As you all know by now, we are camped near Quartzsite, Arizona, on Bureau of Land Management property with the Escapees Class of ’08. The area is huge! There are many hundreds of groups parked here using many different methods of finding one another. Our class chose four methods: 1. tie blue and brown ribbons on our RVs, 2. post pictures of the access roads on the class website, 3. put up signs showing the class logo at the turnoff from the main road and the one to our site, and 4. post the GPS coordinates of our campsite on our website. So it’s fairly easy to find us.

Yesterday Steve and Carol were scheduled to join us in their Allegro Bus about noon. They didn’t come and didn’t come. Now, we all write our plans in chalk but I knew if there was a major change, they would call. They have my cell phone number and, I think, the numbers of others in our group.

They finally pulled in about 3:30 and announced they had been hijacked! It seems they were stopped by the side of the road in Quartzsite with their blue and brown ribbons flying from their antenna when a guy in a pickup truck drove up, welcomed them, and suggested they follow him to where the group was camped. So they did. But, when the got out of Bessy Bus they didn’t recognize anyone from the class even though they had met several of us. Then they recognized the RVs parked nearby. It seems they guy who welcomed them was from a group of Allegro Bus owners who just assumed Steve and Carol were here to join their group.

So, they met some good folks, said their goodbyes to them, and came to find us. We are glad they are here.

TTYL,

Linda

The Desert Bar

It has become a tradition among those of us camped near Quartzsite, Arizona, with the Escapees Class of ’08 for Mike & Julie to go out exploring then come back with the name and location of a restaurant we should all go to. This time the place is called the Desert Bar. It is literally out in the desert north of Parker, Arizona. The site used to be a mine and the current owner is building a major complex there all off the grid. So far it’s a bar and grill all powered by solar panels with water from his own well. Come along as we go out for lunch.

You start by traveling four miles of road clearly labeled “primitive”. Our group went in three trucks. Other went by other modes of travel.

  

In the parking lot you have the opportunity to go to church. Since the bar is only open Saturdays and Sundays, some people may use this church to ease their consciences. We went on Saturday but these four members of our group checked out the church on their way in.

This covered bridge is the access to the bar itself. Those towers in the background are the cooling system. Wetting the tops cools the air passing through them down into the rooms below. The weather the day we were there was perfect–needing neither heating nor cooling. 

Nearly everything on the premises is built from scavenged materials and those that aren’t are picked to blend in with those that are. Check out the faucet on this sink in the ladies room.
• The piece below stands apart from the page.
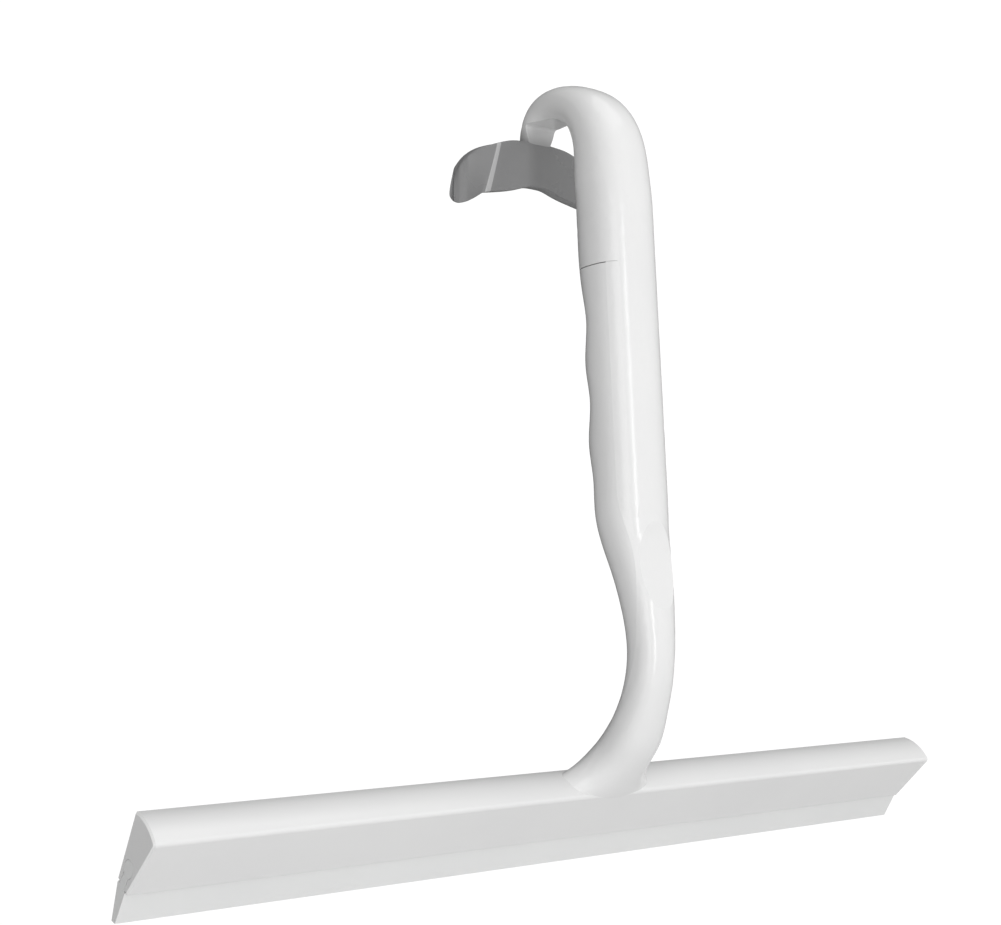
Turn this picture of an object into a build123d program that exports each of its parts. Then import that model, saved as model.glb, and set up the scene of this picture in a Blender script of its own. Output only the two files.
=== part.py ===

The stalls are made of recycled hammered metal.

Here’s our group ready to tackle that four mile primitive road back out again.

The Desert Bar is a place you go for the atmosphere and the experience. Anyone passing this way should go there at least once. But take a truck not an RV.

TTYL,

Linda

Self-sufficiency

Self-sufficiency. What does that term mean to you? I’ve decided its meaning changes as you live your life. As toddlers learning to feed ourselves and learning to walk we were taking steps to self-sufficiency but for most of us the first time we thought of ourselves as being self-sufficient was when we moved out of our parents’ homes and began paying our own bills.

The most recent update of my own sense of self-sufficiency is when we learned we could live in our motorhome without being plugged into a park’s utility systems. As long as we start with enough food and water and fuel on board we can now live “off the grid” for five days at a time. Then we need to go to town to restock.

Our daughter, however, has spent much of her life learning true self-sufficiency. She once lived in a house with a windmill and enough solar panels to be able to sell electricity to the local co-op. She learned enough blacksmithing to be able to make basic tools. She learned that if you hang laundry outside in the wintertime it stays hard until all the water evaporates from it. She learned to harvest wool and hair from living animals and spin it into yarn to make clothes. She learned how to sew using a treadle sewing machine. She learned to plant a garden that provides food and how to cook that food. Next month she is going to learn to butcher a rabbit and a chicken and to tan a deer hide. She already knows how to shoot a gun. If our world really does go to hell in a hand basket, she will be more prepared than most of us to survive. Is that what self-sufficiency really means?